Il a été convenu avec le défendeur d'un transfert de personnel, mais il est constant que celui-ci ne concerne pas la demanderesse.
Selon les constatations souveraines de la cour cantonale, l'Etat de Neuchâtel n'a aucunement manifesté la volonté de reprendre la dette invoquée, ni isolément (art. 175 ss CO) ni globalement avec d'autres dettes (art. 181 al. 1 CO; art. 58 CC et 915 CO). Comme la demanderesse n'a reçu aucune assurance en ce sens, le principe de la bonne foi et l'interdiction de l'abus de droit (art. 2 CC) ne lui sont d'aucun secours.
En l'absence de toute forme de reprise de dette, il lui appartient, si elle s'y croit fondée, de s'adresser à son cocontractant.

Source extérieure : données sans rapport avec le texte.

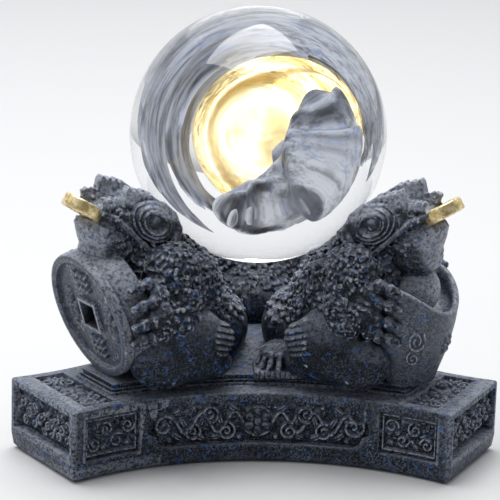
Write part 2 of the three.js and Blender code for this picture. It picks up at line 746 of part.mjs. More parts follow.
for (const arm of ARMS) {
  const group = new THREE.Group();
  group.rotation.z = radians(arm.azimuth);
  group.add(namedMesh(`end_relief_${arm.name}`, endPanel(), RESIN));
  group.add(namedMesh(`top_relief_${arm.name}`, topPanel(), RESIN_PALE));
  for (const [name, solid, finish] of TREASURES[arm.name].pieces) {
    group.add(namedMesh(name, solid, finish));
  }
  group.add(namedMesh(`mouth_coin_${arm.name}`, mouthCoin(0).subtract(mouthCoinHole()), GOLD));
  group.add(...toad(arm.name, arm.azimuth));
  object.add(group);
}

export default object;
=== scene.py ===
"""A glass crystal ball on a cast stand with three toads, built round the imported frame.

The stand's forms are made in millimetres in an arm's own frame: x outwards along the arm, y to its
left and z up. add_mesh() turns them to the arm's azimuth and puts them in metres.
"""

import math

import bmesh
import bpy
import numpy as np
from mathutils import Matrix, Vector


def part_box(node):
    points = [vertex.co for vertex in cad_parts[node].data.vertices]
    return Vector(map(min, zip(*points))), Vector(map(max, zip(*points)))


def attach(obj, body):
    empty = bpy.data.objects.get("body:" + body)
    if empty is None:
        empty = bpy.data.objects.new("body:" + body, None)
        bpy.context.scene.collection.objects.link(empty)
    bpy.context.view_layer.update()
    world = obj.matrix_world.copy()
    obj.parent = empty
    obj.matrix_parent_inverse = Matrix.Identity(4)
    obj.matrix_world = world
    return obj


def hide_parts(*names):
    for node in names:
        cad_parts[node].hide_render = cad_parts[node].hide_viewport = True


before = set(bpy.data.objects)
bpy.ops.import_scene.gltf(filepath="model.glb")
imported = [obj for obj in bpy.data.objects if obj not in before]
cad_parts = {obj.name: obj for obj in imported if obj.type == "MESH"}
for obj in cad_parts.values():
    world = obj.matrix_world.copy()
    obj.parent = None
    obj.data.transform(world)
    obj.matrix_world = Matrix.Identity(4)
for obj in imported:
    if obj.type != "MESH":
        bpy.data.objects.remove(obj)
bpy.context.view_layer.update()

# ---------------------------------------------------------------- sizes from the frame

MM = 0.001
SIXTY = math.pi / 3
ARMS = {"rear": 90, "left": 210, "right": 330}
SIDES = {"front": 270, "right": 30, "left": 150}


def box_mm(node):
    """Lowest and highest corner of a CAD node, in millimetres."""
    low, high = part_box(node)
    return np.array(low) / MM, np.array(high) / MM


ball_low, ball_high = box_mm("crystal_ball")
plinth_low, plinth_high = box_mm("plinth")
tier_low, tier_high = box_mm("upper_tier")
BALL_RADIUS = (ball_high[2] - ball_low[2]) / 2
BALL_CENTRE = (ball_high[2] + ball_low[2]) / 2
PLINTH_FOOT = plinth_low[2]
PLINTH_TOP = plinth_high[2]
REACH = plinth_high[1]
END_HALF_WIDTH = (plinth_high[0] - REACH * math.sin(SIXTY)) / math.cos(SIXTY)
SHEET_BACK = 1.9  # how deep a side panel's back lies behind the side
WAIST = SHEET_BACK - box_mm("side_relief_front")[1][1]
TIER_TOP = PLINTH_TOP + 3.0
TIER_REACH = tier_high[1]
SOLE = TIER_TOP + 0.3

CORNER_ALONG = REACH * math.sin(SIXTY) - END_HALF_WIDTH * math.cos(SIXTY)
CORNER_OUT = REACH * math.cos(SIXTY) + END_HALF_WIDTH * math.sin(SIXTY)
SAG = CORNER_OUT - WAIST
ARC_RADIUS = (CORNER_ALONG**2 + SAG**2) / (2 * SAG)
ARC_CENTRE = WAIST + ARC_RADIUS

# ---------------------------------------------------------------- meshes


def add_mesh(name, points, faces, azimuth=0.0, smooth=True):
    """A new object from points in millimetres, in a frame turned by azimuth degrees."""
    points = np.asarray(points, float) * MM
    c, s = math.cos(math.radians(azimuth)), math.sin(math.radians(azimuth))
    turned = points.copy()
    turned[:, 0] = points[:, 0] * c - points[:, 1] * s
    turned[:, 1] = points[:, 0] * s + points[:, 1] * c
    mesh = bpy.data.meshes.new(name)
    mesh.from_pydata(turned.tolist(), [], [list(map(int, f)) for f in faces])
    mesh.validate()
    mesh.update()
    if smooth:
        mesh.shade_smooth()
    piece = bpy.data.objects.new(name, mesh)
    bpy.context.scene.collection.objects.link(piece)
    return piece


def settle(piece):
    """Applies a piece's modifiers to its mesh."""
    graph = bpy.context.evaluated_depsgraph_get()
    mesh = bpy.data.meshes.new_from_object(piece.evaluated_get(graph))
    piece.modifiers.clear()
    piece.data = mesh
    return piece


def bevel(piece, width, segments=2, angle=35):
    """Rounds a piece's sharp edges and shades it smooth between them."""
    rounding = piece.modifiers.new("Rounded", "BEVEL")
    rounding.width = width * MM
    rounding.segments = segments
    rounding.limit_method = "ANGLE"
    rounding.angle_limit = math.radians(angle)
    rounding.harden_normals = True
    settle(piece)
    return shade(piece, 32)


def shade(piece, degrees):
    """Shades a piece smooth, with its edges over an angle kept sharp."""
    piece.data.shade_smooth()
    piece.data.set_sharp_from_angle(angle=math.radians(degrees))
    return piece


def combine(piece, tools, operation="DIFFERENCE"):
    """Cuts closed tools, which don't overlap each other, out of a piece, or adds them to it."""
    for tool in tools:
        boolean = piece.modifiers.new("Combined", "BOOLEAN")
        boolean.operation = operation
        boolean.solver = "EXACT"
        boolean.object = tool
    settle(piece)
    for tool in tools:
        bpy.data.objects.remove(tool)
    return piece


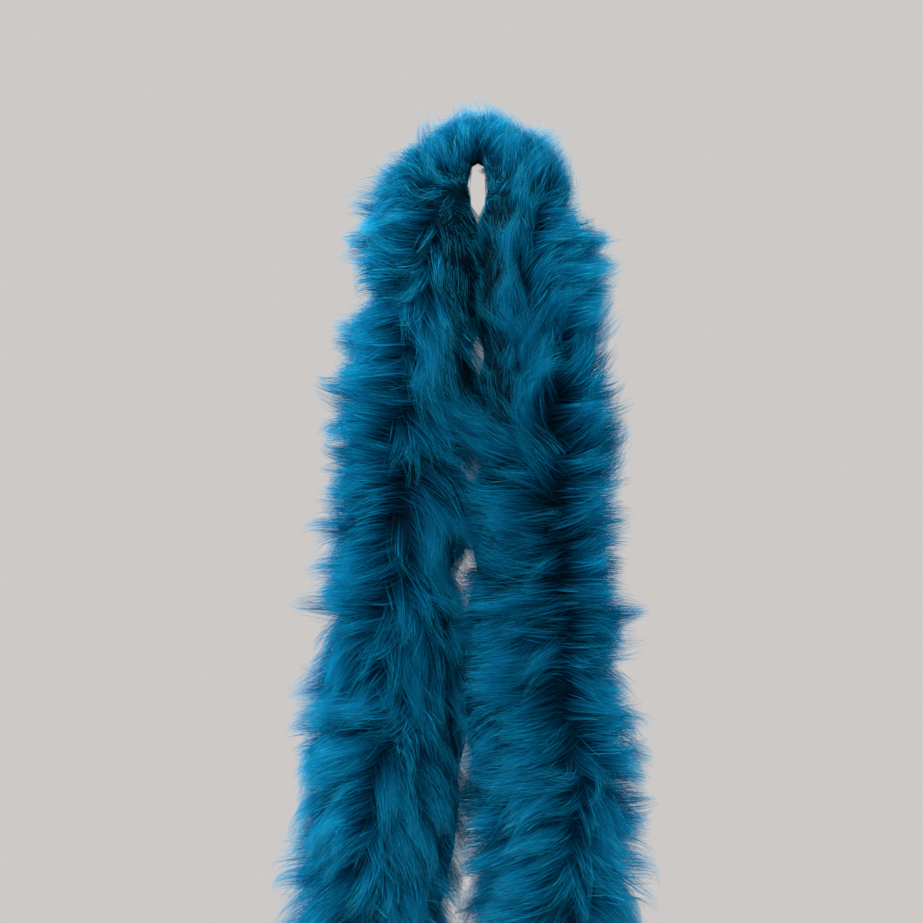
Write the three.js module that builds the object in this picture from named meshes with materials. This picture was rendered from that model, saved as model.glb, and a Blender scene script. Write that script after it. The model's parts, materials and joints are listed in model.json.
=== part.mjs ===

3.- Les frais doivent être mis à la charge de la partie qui succombe (art. 156 al. 1 OJ); vu le montant de la demande, la gratuité de la procédure est exclue (cf. art. 343 al. 2 et 3 CO ); il n'y a pas lieu d'allouer des dépens à l'autorité qui obtient gain de cause et qui n'a d'ailleurs pas recouru au service d'un avocat (cf. art. 159 al. 2 OJ).
Par ces motifs,
le Tribunal fédéral :
1. Rejette le recours et confirme le jugement attaqué;
2. Met un émolument judiciaire de 5500 fr. à la charge de la recourante;
3. Communique le présent arrêt en copie au parties et à la Ie Cour civile du Tribunal cantonal neuchâtelois.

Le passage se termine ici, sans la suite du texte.